▶ _PROMPT_: Of the material below, the lines to be retyped are those from the line containing "shift = centre_on_footprint(casting)" through the line containing "from enum import Enum", inclusive; reproduce them exactly.

## Start PROVIDED MATERIAL

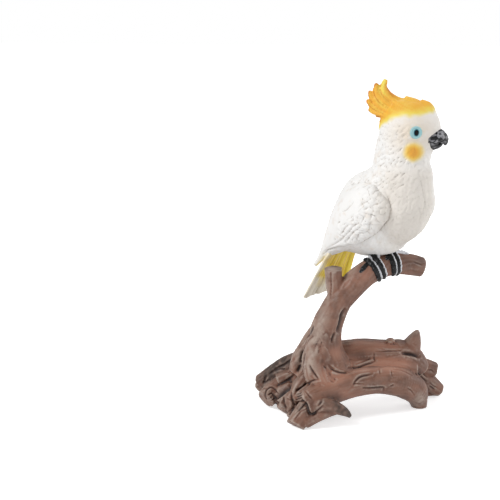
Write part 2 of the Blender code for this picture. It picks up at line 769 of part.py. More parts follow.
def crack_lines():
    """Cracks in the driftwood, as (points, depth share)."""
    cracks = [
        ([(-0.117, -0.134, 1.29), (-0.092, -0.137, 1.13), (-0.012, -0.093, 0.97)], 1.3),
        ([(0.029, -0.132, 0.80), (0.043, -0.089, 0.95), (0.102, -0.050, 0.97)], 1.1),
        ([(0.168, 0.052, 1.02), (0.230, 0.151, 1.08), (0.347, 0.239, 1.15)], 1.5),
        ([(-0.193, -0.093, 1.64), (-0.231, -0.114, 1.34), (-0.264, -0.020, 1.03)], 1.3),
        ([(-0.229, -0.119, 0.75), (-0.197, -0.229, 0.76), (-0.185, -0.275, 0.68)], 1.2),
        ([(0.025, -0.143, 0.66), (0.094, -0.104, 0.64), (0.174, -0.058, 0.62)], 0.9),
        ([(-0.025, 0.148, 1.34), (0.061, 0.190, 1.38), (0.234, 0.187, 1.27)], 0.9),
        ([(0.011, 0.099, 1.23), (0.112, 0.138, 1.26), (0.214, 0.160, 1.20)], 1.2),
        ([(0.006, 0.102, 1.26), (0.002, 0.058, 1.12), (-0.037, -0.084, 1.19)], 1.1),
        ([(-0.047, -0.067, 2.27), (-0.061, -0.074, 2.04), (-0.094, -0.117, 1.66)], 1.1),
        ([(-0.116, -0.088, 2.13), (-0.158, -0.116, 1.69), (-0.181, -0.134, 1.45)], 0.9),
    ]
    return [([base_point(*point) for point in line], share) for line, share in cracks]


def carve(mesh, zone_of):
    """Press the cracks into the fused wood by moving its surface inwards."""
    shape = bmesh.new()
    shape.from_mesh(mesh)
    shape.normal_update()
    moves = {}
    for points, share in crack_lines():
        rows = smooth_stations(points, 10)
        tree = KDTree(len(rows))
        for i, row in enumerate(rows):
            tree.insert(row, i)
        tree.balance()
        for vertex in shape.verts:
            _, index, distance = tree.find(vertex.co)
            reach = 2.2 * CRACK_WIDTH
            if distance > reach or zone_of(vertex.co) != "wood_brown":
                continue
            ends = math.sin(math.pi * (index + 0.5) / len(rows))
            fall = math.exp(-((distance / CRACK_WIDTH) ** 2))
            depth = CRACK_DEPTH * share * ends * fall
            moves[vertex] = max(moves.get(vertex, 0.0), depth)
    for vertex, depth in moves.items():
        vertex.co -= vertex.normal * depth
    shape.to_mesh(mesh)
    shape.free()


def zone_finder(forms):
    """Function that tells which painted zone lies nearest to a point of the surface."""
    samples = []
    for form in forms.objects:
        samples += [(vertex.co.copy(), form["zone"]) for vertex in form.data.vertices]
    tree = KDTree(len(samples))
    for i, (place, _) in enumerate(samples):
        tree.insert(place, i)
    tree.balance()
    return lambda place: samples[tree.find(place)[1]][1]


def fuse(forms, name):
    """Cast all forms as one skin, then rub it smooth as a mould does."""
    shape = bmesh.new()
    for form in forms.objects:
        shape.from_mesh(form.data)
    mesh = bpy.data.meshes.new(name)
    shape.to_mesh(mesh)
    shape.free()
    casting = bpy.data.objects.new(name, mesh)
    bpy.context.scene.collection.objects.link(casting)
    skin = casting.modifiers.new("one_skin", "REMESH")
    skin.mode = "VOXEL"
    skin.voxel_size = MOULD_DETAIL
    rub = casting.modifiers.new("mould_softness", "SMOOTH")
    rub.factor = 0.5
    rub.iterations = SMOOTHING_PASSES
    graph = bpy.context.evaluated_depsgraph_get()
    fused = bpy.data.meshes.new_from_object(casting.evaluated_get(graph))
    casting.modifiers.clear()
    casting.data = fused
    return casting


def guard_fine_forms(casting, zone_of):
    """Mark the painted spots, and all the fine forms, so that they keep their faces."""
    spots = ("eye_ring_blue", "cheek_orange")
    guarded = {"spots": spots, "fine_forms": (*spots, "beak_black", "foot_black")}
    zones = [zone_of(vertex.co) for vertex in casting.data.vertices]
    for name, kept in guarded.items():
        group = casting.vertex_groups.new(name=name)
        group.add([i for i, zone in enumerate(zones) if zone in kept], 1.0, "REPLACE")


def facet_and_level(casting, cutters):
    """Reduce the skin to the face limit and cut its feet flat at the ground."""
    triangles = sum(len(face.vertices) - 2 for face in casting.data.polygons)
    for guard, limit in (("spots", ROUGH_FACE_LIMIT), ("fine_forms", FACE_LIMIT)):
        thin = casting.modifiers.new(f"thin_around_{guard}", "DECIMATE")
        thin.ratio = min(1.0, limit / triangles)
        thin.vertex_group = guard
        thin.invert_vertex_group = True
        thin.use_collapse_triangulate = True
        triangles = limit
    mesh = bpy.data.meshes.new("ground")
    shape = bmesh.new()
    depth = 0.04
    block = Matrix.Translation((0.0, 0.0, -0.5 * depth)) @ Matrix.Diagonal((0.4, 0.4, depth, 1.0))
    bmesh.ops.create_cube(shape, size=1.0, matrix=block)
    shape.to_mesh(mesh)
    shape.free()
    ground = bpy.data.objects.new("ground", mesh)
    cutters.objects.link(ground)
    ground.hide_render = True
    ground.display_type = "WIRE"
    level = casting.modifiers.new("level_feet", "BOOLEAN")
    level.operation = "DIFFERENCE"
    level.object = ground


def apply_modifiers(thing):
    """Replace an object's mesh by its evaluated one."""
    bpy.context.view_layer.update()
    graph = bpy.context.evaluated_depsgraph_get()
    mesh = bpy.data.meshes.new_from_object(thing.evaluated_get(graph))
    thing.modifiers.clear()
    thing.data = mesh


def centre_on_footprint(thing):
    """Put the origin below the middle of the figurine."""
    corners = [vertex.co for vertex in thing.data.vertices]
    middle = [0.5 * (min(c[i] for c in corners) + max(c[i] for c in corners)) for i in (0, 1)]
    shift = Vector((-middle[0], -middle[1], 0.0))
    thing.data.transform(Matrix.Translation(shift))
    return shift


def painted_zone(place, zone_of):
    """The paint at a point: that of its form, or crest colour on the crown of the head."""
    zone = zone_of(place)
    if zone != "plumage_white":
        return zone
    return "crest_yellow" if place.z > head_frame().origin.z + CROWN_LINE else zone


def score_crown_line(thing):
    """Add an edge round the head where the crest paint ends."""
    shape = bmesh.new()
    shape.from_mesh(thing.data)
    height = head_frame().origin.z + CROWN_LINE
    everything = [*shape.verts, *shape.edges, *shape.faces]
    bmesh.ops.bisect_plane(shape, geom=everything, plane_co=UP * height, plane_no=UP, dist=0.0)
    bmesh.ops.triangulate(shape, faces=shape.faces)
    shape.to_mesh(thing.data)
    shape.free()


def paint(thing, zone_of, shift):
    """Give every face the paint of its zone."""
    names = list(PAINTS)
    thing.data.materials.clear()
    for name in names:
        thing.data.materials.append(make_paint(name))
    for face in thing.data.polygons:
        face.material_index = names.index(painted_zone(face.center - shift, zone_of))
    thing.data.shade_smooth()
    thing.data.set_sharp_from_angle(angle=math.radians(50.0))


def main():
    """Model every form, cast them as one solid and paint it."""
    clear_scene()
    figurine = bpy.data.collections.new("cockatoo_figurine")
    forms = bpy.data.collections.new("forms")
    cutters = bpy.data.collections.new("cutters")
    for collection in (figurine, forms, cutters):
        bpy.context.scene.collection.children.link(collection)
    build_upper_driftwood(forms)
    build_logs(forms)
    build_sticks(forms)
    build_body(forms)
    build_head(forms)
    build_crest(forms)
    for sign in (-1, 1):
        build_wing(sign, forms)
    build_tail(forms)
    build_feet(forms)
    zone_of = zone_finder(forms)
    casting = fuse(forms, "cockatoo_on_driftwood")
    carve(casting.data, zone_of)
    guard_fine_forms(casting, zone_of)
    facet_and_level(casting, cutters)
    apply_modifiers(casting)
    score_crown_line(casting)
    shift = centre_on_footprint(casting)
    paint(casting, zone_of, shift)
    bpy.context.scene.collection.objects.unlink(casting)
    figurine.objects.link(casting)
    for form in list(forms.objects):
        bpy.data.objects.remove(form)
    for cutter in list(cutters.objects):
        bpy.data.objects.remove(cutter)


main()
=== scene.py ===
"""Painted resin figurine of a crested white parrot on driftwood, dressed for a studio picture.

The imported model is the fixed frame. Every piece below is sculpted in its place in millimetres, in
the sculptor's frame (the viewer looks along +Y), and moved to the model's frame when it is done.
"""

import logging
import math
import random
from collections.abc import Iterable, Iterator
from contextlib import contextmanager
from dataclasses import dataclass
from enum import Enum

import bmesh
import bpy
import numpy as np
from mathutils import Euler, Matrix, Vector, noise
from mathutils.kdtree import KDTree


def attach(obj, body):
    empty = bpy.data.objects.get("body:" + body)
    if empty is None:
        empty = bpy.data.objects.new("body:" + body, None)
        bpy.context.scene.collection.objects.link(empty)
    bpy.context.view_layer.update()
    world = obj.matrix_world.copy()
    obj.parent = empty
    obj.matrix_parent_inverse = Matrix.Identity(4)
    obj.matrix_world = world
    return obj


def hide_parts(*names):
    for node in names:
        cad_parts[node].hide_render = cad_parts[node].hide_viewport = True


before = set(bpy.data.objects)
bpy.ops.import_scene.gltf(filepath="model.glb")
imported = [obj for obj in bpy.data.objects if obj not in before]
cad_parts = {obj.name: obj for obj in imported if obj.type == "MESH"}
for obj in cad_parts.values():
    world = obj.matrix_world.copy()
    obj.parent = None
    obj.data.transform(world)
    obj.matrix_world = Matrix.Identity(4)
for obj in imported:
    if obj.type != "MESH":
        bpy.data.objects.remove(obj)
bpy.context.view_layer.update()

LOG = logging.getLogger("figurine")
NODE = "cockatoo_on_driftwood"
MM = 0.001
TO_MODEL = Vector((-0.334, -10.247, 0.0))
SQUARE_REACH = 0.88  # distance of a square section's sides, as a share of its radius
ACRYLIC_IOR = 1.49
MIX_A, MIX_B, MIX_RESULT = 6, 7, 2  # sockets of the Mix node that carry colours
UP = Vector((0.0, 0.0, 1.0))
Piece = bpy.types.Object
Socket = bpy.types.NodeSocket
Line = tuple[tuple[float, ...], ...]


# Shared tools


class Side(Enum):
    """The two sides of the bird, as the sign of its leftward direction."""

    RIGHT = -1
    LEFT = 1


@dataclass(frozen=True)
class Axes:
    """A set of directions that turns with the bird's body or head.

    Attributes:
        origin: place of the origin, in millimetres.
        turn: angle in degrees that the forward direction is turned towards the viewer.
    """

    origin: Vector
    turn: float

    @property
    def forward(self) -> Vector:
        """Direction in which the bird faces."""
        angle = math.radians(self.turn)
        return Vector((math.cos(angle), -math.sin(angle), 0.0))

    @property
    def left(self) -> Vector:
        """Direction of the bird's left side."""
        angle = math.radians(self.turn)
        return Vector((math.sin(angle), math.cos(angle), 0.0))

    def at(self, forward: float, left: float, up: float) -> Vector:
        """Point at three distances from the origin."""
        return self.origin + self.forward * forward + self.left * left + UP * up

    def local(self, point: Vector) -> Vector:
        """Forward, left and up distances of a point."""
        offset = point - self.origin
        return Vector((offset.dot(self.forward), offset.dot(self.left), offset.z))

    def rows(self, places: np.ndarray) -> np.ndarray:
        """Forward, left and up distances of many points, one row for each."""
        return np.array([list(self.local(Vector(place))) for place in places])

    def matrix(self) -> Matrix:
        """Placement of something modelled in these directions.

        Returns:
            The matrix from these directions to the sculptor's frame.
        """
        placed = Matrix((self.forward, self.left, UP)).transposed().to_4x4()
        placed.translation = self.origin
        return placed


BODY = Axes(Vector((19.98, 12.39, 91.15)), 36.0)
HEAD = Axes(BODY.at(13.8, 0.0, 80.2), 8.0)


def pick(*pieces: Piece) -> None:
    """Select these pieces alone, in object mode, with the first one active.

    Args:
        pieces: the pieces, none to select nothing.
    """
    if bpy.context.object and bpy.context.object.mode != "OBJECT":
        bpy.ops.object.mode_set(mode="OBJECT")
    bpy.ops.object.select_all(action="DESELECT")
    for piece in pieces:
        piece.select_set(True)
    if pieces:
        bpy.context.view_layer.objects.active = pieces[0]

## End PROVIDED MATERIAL

▶ _REPLY_:
    shift = centre_on_footprint(casting)
    paint(casting, zone_of, shift)
    bpy.context.scene.collection.objects.unlink(casting)
    figurine.objects.link(casting)
    for form in list(forms.objects):
        bpy.data.objects.remove(form)
    for cutter in list(cutters.objects):
        bpy.data.objects.remove(cutter)


main()
=== scene.py ===
"""Painted resin figurine of a crested white parrot on driftwood, dressed for a studio picture.

The imported model is the fixed frame. Every piece below is sculpted in its place in millimetres, in
the sculptor's frame (the viewer looks along +Y), and moved to the model's frame when it is done.
"""

import logging
import math
import random
from collections.abc import Iterable, Iterator
from contextlib import contextmanager
from dataclasses import dataclass
from enum import Enum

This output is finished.